SUPPLIED MATERIAL:
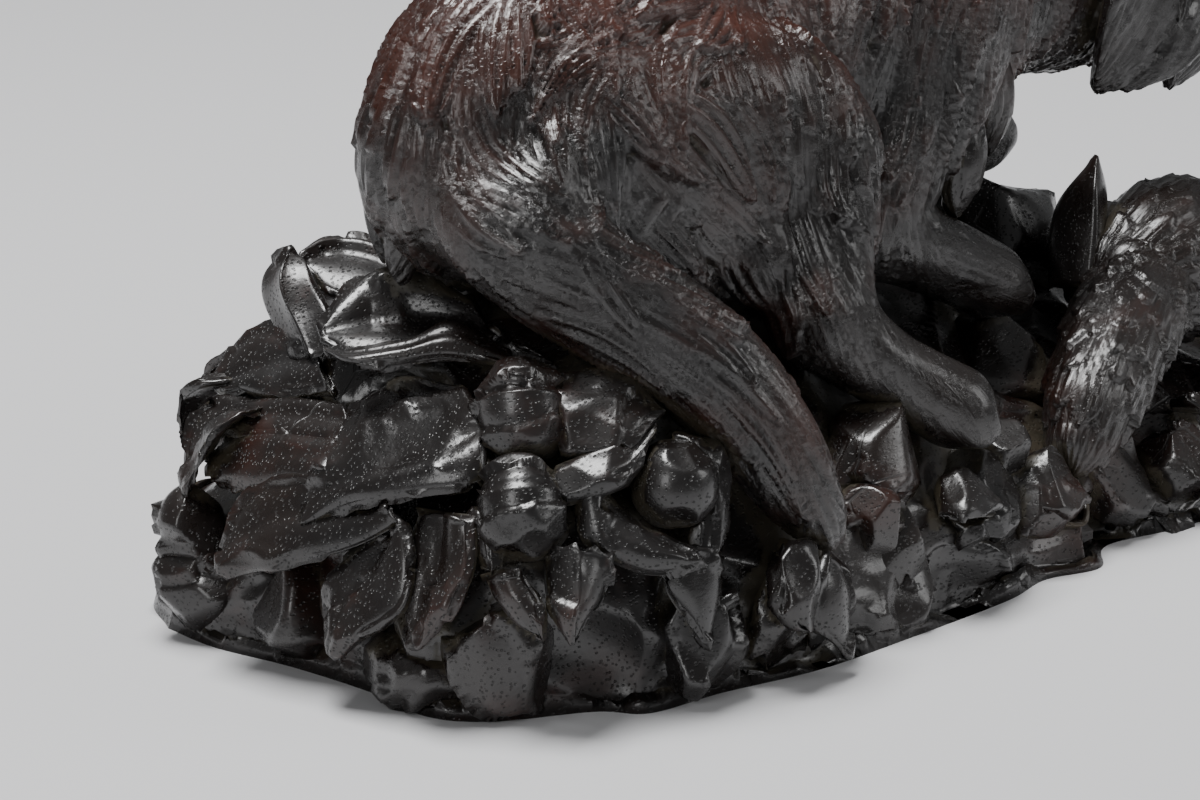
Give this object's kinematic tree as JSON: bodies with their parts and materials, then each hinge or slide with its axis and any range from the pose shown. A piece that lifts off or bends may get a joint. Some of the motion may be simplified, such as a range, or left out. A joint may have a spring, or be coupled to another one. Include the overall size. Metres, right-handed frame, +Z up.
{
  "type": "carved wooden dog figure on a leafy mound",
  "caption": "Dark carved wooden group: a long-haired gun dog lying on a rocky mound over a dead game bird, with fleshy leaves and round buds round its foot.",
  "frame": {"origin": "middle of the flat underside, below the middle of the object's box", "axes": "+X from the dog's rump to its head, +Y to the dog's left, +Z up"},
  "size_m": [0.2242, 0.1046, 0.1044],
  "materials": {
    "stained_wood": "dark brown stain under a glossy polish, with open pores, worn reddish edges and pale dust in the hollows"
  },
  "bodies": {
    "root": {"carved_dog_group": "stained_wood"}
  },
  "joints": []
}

DESCRIPTION OF THE TASK: Show, from the listing above, each line that contains the word "with".

PROBLEM SOLUTION:
Give this object's kinematic tree as JSON: bodies with their parts and materials, then each hinge or slide with its axis and any range from the pose shown. A piece that lifts off or bends may get a joint. Some of the motion may be simplified, such as a range, or left out. A joint may have a spring, or be coupled to another one. Include the overall size. Metres, right-handed frame, +Z up.
  "caption": "Dark carved wooden group: a long-haired gun dog lying on a rocky mound over a dead game bird, with fleshy leaves and round buds round its foot.",
    "stained_wood": "dark brown stain under a glossy polish, with open pores, worn reddish edges and pale dust in the hollows"